O que Bueno e eu fizemos foi estender a medição sem interação de Elitzur e Vaidman para objetos físicos que não sejam apenas objetos opacos. Ou seja, estendemos a proposta para a detecção de campos elétricos e magnéticos. Até mesmo para campos gravitacionais discutimos sobre um possível arranjo experimental. 

Do ponto de vista filosófico a medição sem interação ainda precisa qualificar com maior precisão o que, afinal de contas, é interação. Renato Angelo, do Departamento de Física da Universidade Federal do Paraná, tem procurado responder a essa questão. Do ponto de vista matemático, a dissociação física da estrutura topológica do espaço é algo que também precisa ser melhor compreendida. 

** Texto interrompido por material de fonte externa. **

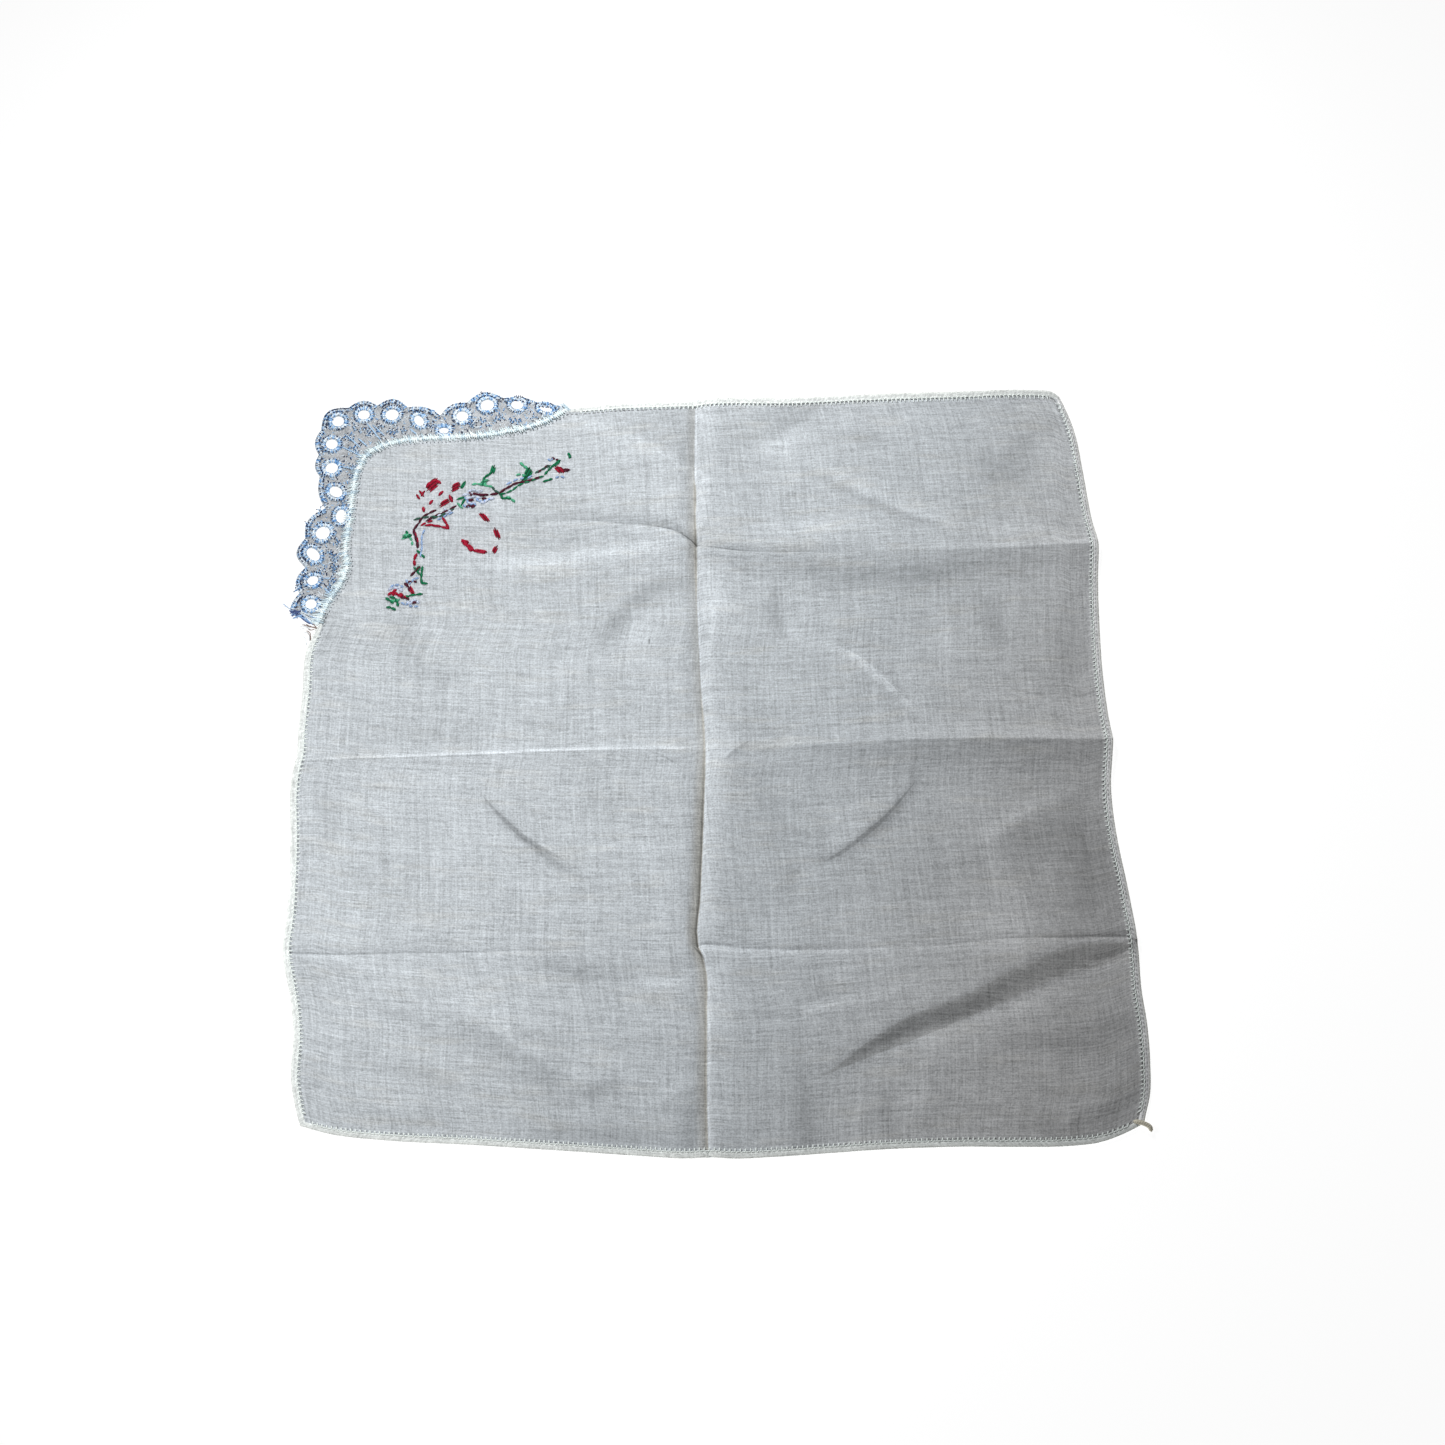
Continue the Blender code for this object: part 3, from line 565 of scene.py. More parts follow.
# Between the creases the cloth was pressed and handled: it rises in low soft crests and sinks in
# shallow troughs, and its colour carries a painted highlight along each crest and painted shade along
# each trough. Each has its strength along its line, below 0 for a trough, and how far it spreads to the
# left and to the right of the line's way
Soft = namedtuple("Soft", "left right stops")
SOFT_FOLDS = [
    # beside the middle fold
    Soft(5, 3, [
        Stop(0, 142, 0.08), Stop(0.5, 110, 0.10), Stop(0.5, 84, 0.05), Stop(3, 56, 0.12), Stop(3, 25, 0.11),
        Stop(4, 0, 0.13), Stop(4, -30, 0.13), Stop(3, -60, 0.07), Stop(4, -84, 0.10), Stop(5, -110, 0.03),
        Stop(5, -146, 0.04),
    ]),
    Soft(0.6, 5.5, [
        Stop(-5, 142, -0.08), Stop(-5, 110, -0.09), Stop(-5, 86, -0.09), Stop(-4, 60, -0.03),
        Stop(-3, 30, -0.03), Stop(-3, 2, -0.03), Stop(-2.5, -10, -0.06), Stop(-3, -40, -0.05),
        Stop(-4, -74, -0.06), Stop(-3, -90, -0.03), Stop(-2, -120, -0.06), Stop(-2, -146, -0.12),
    ]),
    # far left panel
    Soft(26, 26, [Stop(-80, 118, -0.02), Stop(-64, 94, -0.04), Stop(-46, 74, -0.04)]),
    Soft(24, 1.2, [
        Stop(-50, 140, -0.03), Stop(-30, 132.5, -0.05), Stop(-15, 124, -0.08), Stop(-5, 117, -0.08),
    ]),
    Soft(1.5, 3, [Stop(-52, 140, 0.03), Stop(-30, 132, 0.05), Stop(-14, 123, 0.05), Stop(-5, 116, 0.03)]),
    Soft(3.2, 3.2, [
        Stop(-84, 77, 0), Stop(-72, 75.5, 0.12), Stop(-58, 75.4, 0.16), Stop(-40, 79, 0.13),
        Stop(-20, 81, 0.11), Stop(-8, 82, 0.05),
    ]),
    Soft(5, 3, [
        Stop(-6, 68, -0.08), Stop(-20, 65.5, -0.16), Stop(-29, 57, -0.13), Stop(-36, 46, -0.11),
        Stop(-40, 42, 0),
    ]),
    Soft(2, 2, [Stop(-38, 44, 0), Stop(-46, 38, 0.05), Stop(-58, 31, 0.06), Stop(-68, 22, 0)]),
    Soft(6, 6, [Stop(-20, 58, 0), Stop(-24, 48, 0.06), Stop(-26, 36, 0.05), Stop(-26, 26, 0)]),
    Soft(5, 5, [
        Stop(-112, 58, -0.04), Stop(-110, 44, -0.07), Stop(-106, 34, -0.07), Stop(-94, 30, -0.07),
        Stop(-86, 28, 0),
    ]),
    Soft(2.5, 2.5, [Stop(-46, 26, 0), Stop(-50, 16, -0.06), Stop(-57, 2, -0.05)]),
    Soft(5, 5, [Stop(-132, 6, 0), Stop(-118, 6, -0.05), Stop(-88, 7, -0.06), Stop(-74, 8, 0)]),
    # far right panel
    Soft(12, 1.2, [Stop(8, 123, -0.03), Stop(20, 128, -0.06), Stop(36, 137, -0.13), Stop(42, 142, -0.11)]),
    Soft(1.2, 4, [Stop(14, 124, 0), Stop(25, 126.5, 0.08), Stop(34, 131, 0.05), Stop(40, 137, 0)]),
    Soft(4, 4, [Stop(27, 126, 0.03), Stop(31, 120, 0.05), Stop(35, 112, 0.02)]),
    Soft(6, 1.2, [
        Stop(36, 119, 0), Stop(43.3, 115, 0.06), Stop(63.5, 104, 0.09), Stop(86, 94.6, 0.09),
        Stop(96, 92.6, 0.02),
    ]),
    Soft(0.7, 3, [
        Stop(36, 118, 0), Stop(43.3, 114.2, -0.10), Stop(63.5, 103, -0.10), Stop(86, 93.6, -0.08),
        Stop(96, 91, 0),
    ]),
    Soft(14, 14, [Stop(138, 144, 0.10), Stop(136, 128, 0.10), Stop(132, 104, 0.05), Stop(130, 84, 0.05)]),
    Soft(6, 6, [Stop(104, 118, -0.06), Stop(112, 114, -0.11), Stop(124, 118, -0.06)]),
    Soft(5, 5, [Stop(117, 122, -0.06), Stop(124, 129, -0.11), Stop(135, 134, -0.08)]),
    Soft(2.5, 2.5, [Stop(50, 130, 0), Stop(60, 129.5, -0.08), Stop(74, 128, -0.03)]),
    Soft(4, 4, [
        Stop(18, 87, 0.02), Stop(36, 90, 0.09), Stop(56, 92, 0.09), Stop(76, 91, 0.05),
        Stop(110, 90, 0.04), Stop(146, 88, 0.05),
    ]),
    # right panel below the upper fold
    Soft(5.5, 5.5, [
        Stop(14, 74, 0), Stop(34, 73, -0.09), Stop(60, 71, -0.14), Stop(84, 71, -0.15), Stop(100, 74, -0.11),
        Stop(118, 75, -0.06), Stop(136, 76, -0.05), Stop(148, 77, -0.04),
    ]),
    Soft(3, 3, [Stop(27, 68, -0.06), Stop(26.5, 56, -0.14), Stop(28, 48, -0.12), Stop(31, 43, 0)]),
    Soft(2.5, 2.5, [Stop(31, 54, 0), Stop(34, 46, 0.10), Stop(38, 41, 0.03)]),
    Soft(8, 8, [Stop(3, 66, 0), Stop(7, 58, 0.10), Stop(11, 48, 0.04)]),
    Soft(1.6, 1.6, [
        Stop(34, 44, 0.03), Stop(46, 41, 0.08), Stop(52, 39, 0.14), Stop(64, 29, 0.16),
        Stop(74, 18, 0.08), Stop(78, 14, 0),
    ]),
    Soft(0.6, 3, [Stop(54, 34, 0), Stop(66, 24, -0.07), Stop(74, 15, 0)]),
    Soft(3.5, 3.5, [Stop(106, 64, -0.03), Stop(107, 54, -0.12), Stop(108, 44, -0.09), Stop(110, 38, 0)]),
    Soft(3, 3, [Stop(86, 64, 0), Stop(88, 52, 0.07), Stop(90, 38, 0.05), Stop(92, 28, 0)]),
    Soft(8, 8, [Stop(134, 52, -0.04), Stop(134, 38, -0.09), Stop(132, 26, -0.05)]),
    Soft(3.5, 3.5, [
        Stop(14, 6, 0), Stop(40, 7, -0.03), Stop(70, 7, 0), Stop(100, 7, 0.03), Stop(144, 7, 0.02),
    ]),
    # right panel below the middle fold
    Soft(7, 7, [Stop(24, -12, -0.05), Stop(24, -26, -0.09), Stop(28, -40, -0.07), Stop(28, -58, -0.06)]),
    Soft(1.4, 1.4, [
        Stop(78, -8, -0.03), Stop(75, -14, -0.10), Stop(64, -27.5, -0.20), Stop(54, -36, -0.18),
        Stop(43, -43.5, -0.14), Stop(36, -43.5, -0.05), Stop(31, -50, -0.07), Stop(28, -61, 0),
    ]),
    Soft(22, 1.5, [
        Stop(142, -14, -0.05), Stop(118, -28, -0.10), Stop(108, -36, -0.09), Stop(111, -50, -0.05),
        Stop(120, -66, -0.03),
    ]),
    Soft(2, 5, [Stop(132, -16, 0.03), Stop(114, -26, 0.07), Stop(102, -36, 0.05)]),
    Soft(9, 9, [
        Stop(136, -34, -0.08), Stop(137, -50, -0.14), Stop(134, -60, -0.11), Stop(130, -68, -0.04),
    ]),
    Soft(13, 13, [Stop(122, -22, -0.03), Stop(128, -45, -0.06), Stop(126, -66, -0.06)]),
    Soft(20, 20, [Stop(84, -14, -0.02), Stop(84, -40, -0.05), Stop(84, -80, -0.05)]),
    Soft(1.6, 1.6, [Stop(86, -34, 0), Stop(88, -46, 0.07), Stop(90, -58, 0.05), Stop(91, -66, 0)]),
    # near right panel
    Soft(7, 7, [Stop(10, -80, 0.03), Stop(11, -92, 0.05), Stop(10, -112, 0.03), Stop(11, -134, 0.05)]),
    Soft(9, 9, [Stop(38, -80, 0), Stop(39, -88, -0.06), Stop(40, -98, 0)]),
    Soft(12, 12, [Stop(128, -118, -0.02), Stop(128, -134, -0.05), Stop(140, -140, -0.03)]),
    Soft(0.8, 3, [
        Stop(30, -102, 0.02), Stop(40, -99.4, 0.05), Stop(56, -95.6, 0.08), Stop(74, -89.4, 0.04),
    ]),
    Soft(5, 1, [Stop(36, -96, -0.05), Stop(52, -93, -0.09), Stop(66, -88, -0.04)]),
    Soft(3, 3, [Stop(12, -99, 0), Stop(20, -99.5, -0.07), Stop(32, -100, -0.06)]),
    Soft(4, 4, [
        Stop(33, -112, -0.03), Stop(34, -124, -0.10), Stop(35, -138, -0.15), Stop(35, -149, -0.12),
    ]),
    Soft(2, 5, [
        Stop(66, -113, 0), Stop(84, -107.5, 0.08), Stop(100, -102, 0.10), Stop(118, -96, 0.06),
        Stop(136, -90, 0.05),
    ]),
    Soft(4, 5, [Stop(96, -106, 0), Stop(112, -108, -0.09), Stop(128, -107, -0.10), Stop(146, -103, -0.10)]),
    Soft(3.5, 3.5, [Stop(62, -126, -0.03), Stop(63, -134, -0.10), Stop(64, -142, -0.04)]),
    Soft(2, 2, [Stop(84, -120, -0.05), Stop(83, -130, -0.09), Stop(82, -140, -0.03)]),
    Soft(4, 4, [Stop(73, -120, 0), Stop(74, -130, 0.06), Stop(73, -140, 0)]),
    Soft(4, 4, [
        Stop(112, -140, -0.05), Stop(132, -139, -0.07), Stop(146, -132, -0.10), Stop(150, -118, -0.06),
    ]),
    Soft(2, 2, [Stop(118, -138, 0), Stop(130, -135, 0.07), Stop(140, -130, 0.04)]),
    # near left panel
    Soft(6, 6, [
        Stop(-100, -103, 0), Stop(-86, -106, -0.08), Stop(-72, -110, -0.09), Stop(-62, -113, -0.08),
        Stop(-50, -120, -0.07), Stop(-44, -125, 0),
    ]),
    Soft(3, 1, [
        Stop(-90, -96, 0.02), Stop(-76, -102.5, 0.08), Stop(-62, -112, 0.09), Stop(-50, -119, 0.08),
        Stop(-40, -124, 0.04),
    ]),
    Soft(1.5, 1.5, [
        Stop(-120, -96, 0), Stop(-112, -98.5, -0.09), Stop(-104, -101, -0.10), Stop(-92, -105, -0.04),
    ]),
    Soft(2.5, 2.5, [Stop(-44, -130, -0.03), Stop(-38, -128.5, -0.14), Stop(-31, -125.5, -0.08)]),
    Soft(6, 6, [Stop(-62, -122, -0.04), Stop(-54, -124, -0.07), Stop(-50, -132, -0.03)]),
    Soft(3.5, 3.5, [
        Stop(-62, -79, -0.03), Stop(-50, -82, -0.09), Stop(-42, -85, -0.11), Stop(-36, -86, -0.04),
    ]),
    Soft(5, 5, [Stop(-70, -81, 0), Stop(-40, -86, -0.05), Stop(-14, -83, -0.03)]),
    Soft(2, 2.5, [Stop(-30, -91, 0), Stop(-18, -89.5, 0.10), Stop(-8, -87.5, 0.12), Stop(-2, -84, 0.08)]),
    Soft(2, 2, [Stop(-26, -137, 0), Stop(-14, -130, 0.08), Stop(-3, -124, 0.10)]),
    Soft(4, 4, [
        Stop(-70, -141, 0), Stop(-50, -142, -0.09), Stop(-30, -143.5, -0.10), Stop(-10, -144, -0.06),
    ]),
    Soft(2.5, 2.5, [
        Stop(-124, -82, 0), Stop(-112, -84.5, 0.06), Stop(-96, -86.5, 0.05), Stop(-84, -88, 0),
    ]),
    Soft(5, 5, [Stop(-92, -91, 0.02), Stop(-78, -95, 0.06), Stop(-66, -101, 0.03)]),
    Soft(3, 3, [
        Stop(-124, -117, -0.03), Stop(-108, -118, -0.06), Stop(-90, -124, -0.08),
        Stop(-84, -127, -0.03),
    ]),
    Soft(3, 3, [Stop(-118, -136, 0), Stop(-100, -137, -0.06), Stop(-82, -138, -0.05), Stop(-70, -138, 0)]),
    # left panel below the middle fold
    Soft(16, 16, [Stop(-104, -22, 0), Stop(-103, -46, -0.035), Stop(-100, -78, -0.035), Stop(-98, -92, 0)]),
    Soft(3, 3, [Stop(-137, -14, -0.03), Stop(-136, -26, -0.09), Stop(-134, -36, -0.04)]),
    Soft(2.5, 2.5, [Stop(-46, -38, 0), Stop(-32, -37, 0.05), Stop(-10, -39, 0.05)]),
    Soft(2, 2, [Stop(-38, -8, -0.04), Stop(-40, -20, -0.05), Stop(-42, -34, 0)]),
    Soft(1.4, 1.4, [
        Stop(-80, -18, -0.04), Stop(-74, -25, -0.16), Stop(-64, -35, -0.20), Stop(-55, -42, -0.18),
        Stop(-43, -49, -0.06), Stop(-38, -50, 0),
    ]),
]
# SOFT_RISE lifts the cloth by the soft folds' strengths; SOFT_SHADE scales the painted shade and highlight
# that they put into its colour
SOFT_RISE, SOFT_SHADE = 3.5, 1.6
SOFT_REACH = 2.2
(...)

Isso significa que esta postagem oferece ao jovem brasileiro uma perspectiva real de pesquisa futura. Neste contexto apresento abaixo mais uma sugestão ao jovem pesquisador.

Definir de maneira matematicamente precisa o que é não-localidade em mecânica quântica. Vejo muitas definições absurdas para não localidade. A única visão sensata que consigo admitir é a seguinte: um sistema quântico de duas ou mais partículas é não-local se, e somente se, ele não puder ser dividido em subsistemas não triviais. 

Para colocar em prática a tradução desta visão em termos matematicamente precisos vejo apenas uma única maneira: axiomatizar de forma sensata a mecânica quântica. 

Por axiomatização sensata da mecânica quântica entende-se o seguinte: um predicado conjuntista que traduza da forma mais fiel possível tudo aquilo que se sabe de mais relevante sobre os fatos experimentais da mecânica quântica.

Sobre predicados conjuntistas devo escrever em breve neste blog.